::: Given material

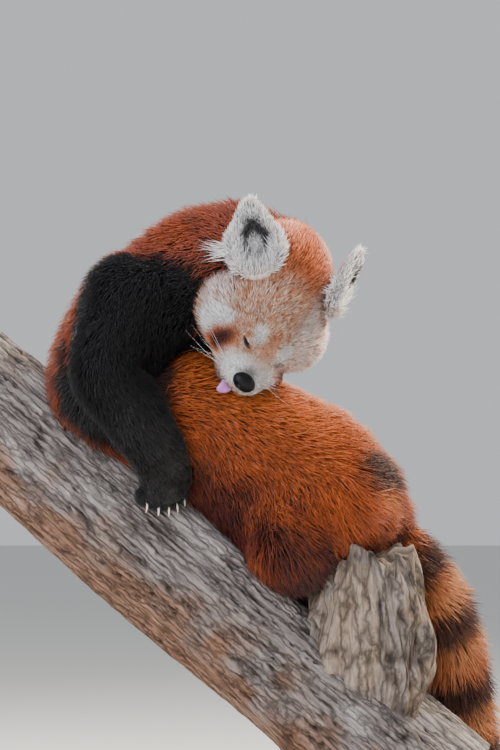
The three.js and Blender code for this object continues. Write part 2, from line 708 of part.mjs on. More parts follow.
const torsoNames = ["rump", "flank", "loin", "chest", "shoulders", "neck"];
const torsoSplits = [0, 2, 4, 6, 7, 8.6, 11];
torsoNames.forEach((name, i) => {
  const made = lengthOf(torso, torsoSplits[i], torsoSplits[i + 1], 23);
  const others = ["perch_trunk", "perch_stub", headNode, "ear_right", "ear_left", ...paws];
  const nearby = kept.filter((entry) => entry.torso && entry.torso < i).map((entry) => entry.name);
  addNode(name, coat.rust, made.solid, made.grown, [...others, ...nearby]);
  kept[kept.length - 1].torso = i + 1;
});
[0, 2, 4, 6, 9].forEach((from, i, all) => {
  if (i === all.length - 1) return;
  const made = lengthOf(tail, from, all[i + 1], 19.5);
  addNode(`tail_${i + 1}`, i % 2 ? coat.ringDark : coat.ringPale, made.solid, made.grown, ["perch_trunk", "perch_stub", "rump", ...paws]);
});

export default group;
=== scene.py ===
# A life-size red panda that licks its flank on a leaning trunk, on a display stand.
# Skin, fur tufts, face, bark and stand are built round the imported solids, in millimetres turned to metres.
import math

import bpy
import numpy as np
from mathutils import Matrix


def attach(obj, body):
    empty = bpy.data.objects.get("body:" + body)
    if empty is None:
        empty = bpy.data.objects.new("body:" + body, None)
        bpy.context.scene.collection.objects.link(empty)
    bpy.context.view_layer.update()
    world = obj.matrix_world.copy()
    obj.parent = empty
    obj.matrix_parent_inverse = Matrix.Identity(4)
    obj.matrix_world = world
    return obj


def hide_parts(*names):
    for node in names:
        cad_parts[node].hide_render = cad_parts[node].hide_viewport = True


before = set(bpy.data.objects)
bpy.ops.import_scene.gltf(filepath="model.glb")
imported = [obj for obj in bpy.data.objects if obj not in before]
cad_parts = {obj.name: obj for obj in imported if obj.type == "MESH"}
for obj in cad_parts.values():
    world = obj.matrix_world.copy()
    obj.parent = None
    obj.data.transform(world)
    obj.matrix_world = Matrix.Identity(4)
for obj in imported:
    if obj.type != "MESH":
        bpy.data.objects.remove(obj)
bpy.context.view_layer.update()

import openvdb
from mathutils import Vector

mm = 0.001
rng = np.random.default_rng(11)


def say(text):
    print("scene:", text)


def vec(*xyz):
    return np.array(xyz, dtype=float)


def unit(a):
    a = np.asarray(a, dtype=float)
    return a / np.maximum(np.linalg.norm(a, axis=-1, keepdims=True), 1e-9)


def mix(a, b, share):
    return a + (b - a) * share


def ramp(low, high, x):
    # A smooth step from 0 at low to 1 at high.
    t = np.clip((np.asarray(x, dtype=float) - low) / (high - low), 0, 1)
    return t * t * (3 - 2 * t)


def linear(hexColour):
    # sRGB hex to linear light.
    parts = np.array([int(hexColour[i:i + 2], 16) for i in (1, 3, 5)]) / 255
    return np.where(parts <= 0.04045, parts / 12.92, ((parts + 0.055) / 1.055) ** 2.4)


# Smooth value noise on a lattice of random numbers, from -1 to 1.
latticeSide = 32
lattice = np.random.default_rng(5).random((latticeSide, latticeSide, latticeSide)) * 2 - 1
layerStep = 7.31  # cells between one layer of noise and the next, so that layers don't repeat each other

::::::

## Task instructions
Pick out the lines above containing the word "objects", then copy them.

## Output below
    empty = bpy.data.objects.get("body:" + body)
        empty = bpy.data.objects.new("body:" + body, None)
        bpy.context.scene.collection.objects.link(empty)
before = set(bpy.data.objects)
imported = [obj for obj in bpy.data.objects if obj not in before]
        bpy.data.objects.remove(obj)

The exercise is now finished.